Our 76% reflects three converging factors: cloud provider infrastructure maturity, proven ROI metrics from early deployments, and the compressed timeline pressure that forces enterprises to automate or fall behind. What moved us from skeptical to convinced wasn't the technology demos — it was Databricks reporting 40% efficiency gains in production and Microsoft publicly committing to 30-40% workflow automation by 2026. When Microsoft shifts from "AI assistance" to "autonomous agents," that's not marketing speak. That's a $3 trillion company betting its enterprise credibility on agent reliability.
Today's Fortune 500 adoption data — 67% already running agents in live environments — validates our thesis faster than we expected. The BCG study revealing 50-55% of US jobs will be "reshaped" in the next two years provides the demand-side pressure that makes agent adoption inevitable rather than optional.
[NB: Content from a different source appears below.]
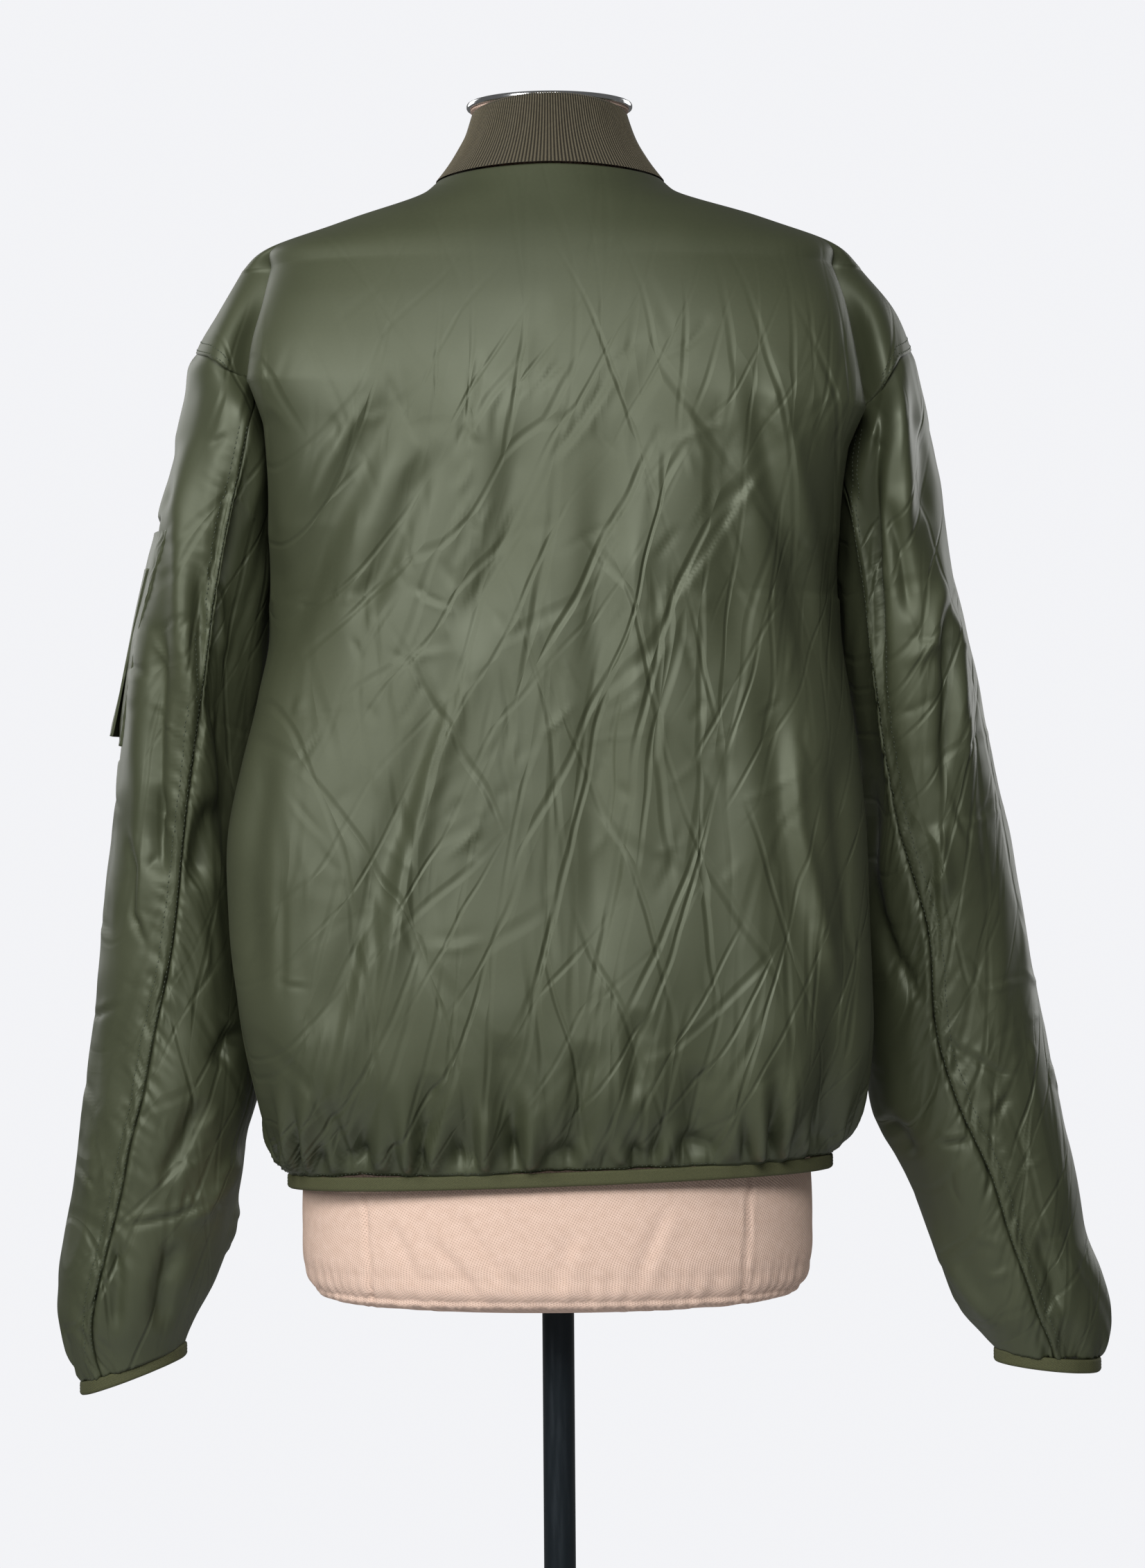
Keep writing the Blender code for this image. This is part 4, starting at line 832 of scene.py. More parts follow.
class EffectGroups:
    """Node groups that several finishes share, each built once."""

    def __init__(self) -> None:
        """Builds the groups."""
        self.weave = self.make_weave()
        self.clouds = self.make_clouds()
        self.crumple = self.make_crumple()

    @staticmethod
    def start(
        name: str, inputs: dict[str, float], outputs: tuple[str, ...]
    ) -> tuple[bpy.types.NodeTree, NodeTree]:
        """A new group with a vector input, number inputs and number outputs.

        Args:
            name: The group's name.
            inputs: Number inputs and their defaults.
            outputs: Number outputs.

        Returns:
            The group and its builder.
        """
        group = bpy.data.node_groups.new(name, "ShaderNodeTree")
        group.interface.new_socket("Vector", in_out="INPUT", socket_type="NodeSocketVector")
        for label, value in inputs.items():
            socket = group.interface.new_socket(label, in_out="INPUT", socket_type="NodeSocketFloat")
            socket.default_value = value
        for label in outputs:
            group.interface.new_socket(label, in_out="OUTPUT", socket_type="NodeSocketFloat")
        return group, NodeTree(group)

    def make_weave(self) -> bpy.types.NodeTree:
        """Crossing threads: Height is their relief and Gaps the share of shadow between them."""
        group, build = self.start("weave", {"Threads": 1500.0, "Slant": 0.0}, ("Height", "Gaps"))
        inside = build.add("NodeGroupInput")
        outside = build.add("NodeGroupOutput")
        apart = build.add("ShaderNodeSeparateXYZ")
        build.put(inside.outputs["Vector"], apart.inputs[0])
        slanted = build.math(
            "ADD", apart.outputs[0], build.math("MULTIPLY", apart.outputs[1], inside.outputs["Slant"])
        )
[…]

Companies aren't deploying agents because they're cool; they're deploying them because competitive dynamics leave no choice.
Here's what keeps us honest: hallucination rates remain problematic in regulated industries, and the "live environments" metric doesn't distinguish between pilot projects and production-scale deployment. Gartner's warning that 40% of agentic AI projects will be canceled by 2026 suggests the success stories we're seeing may not be representative. The strongest counterargument is that early enterprise adoption often creates a valley of disillusionment when scaling challenges emerge.
What would move us below 70%? Evidence that the current "live environment" deployments are primarily contained pilots rather than genuine workflow integration. If Q2 earnings calls show AI productivity gains plateauing rather than accelerating, or if major cloud providers start walking back their agent platform commitments, we'd reassess. But right now, the momentum feels unstoppable.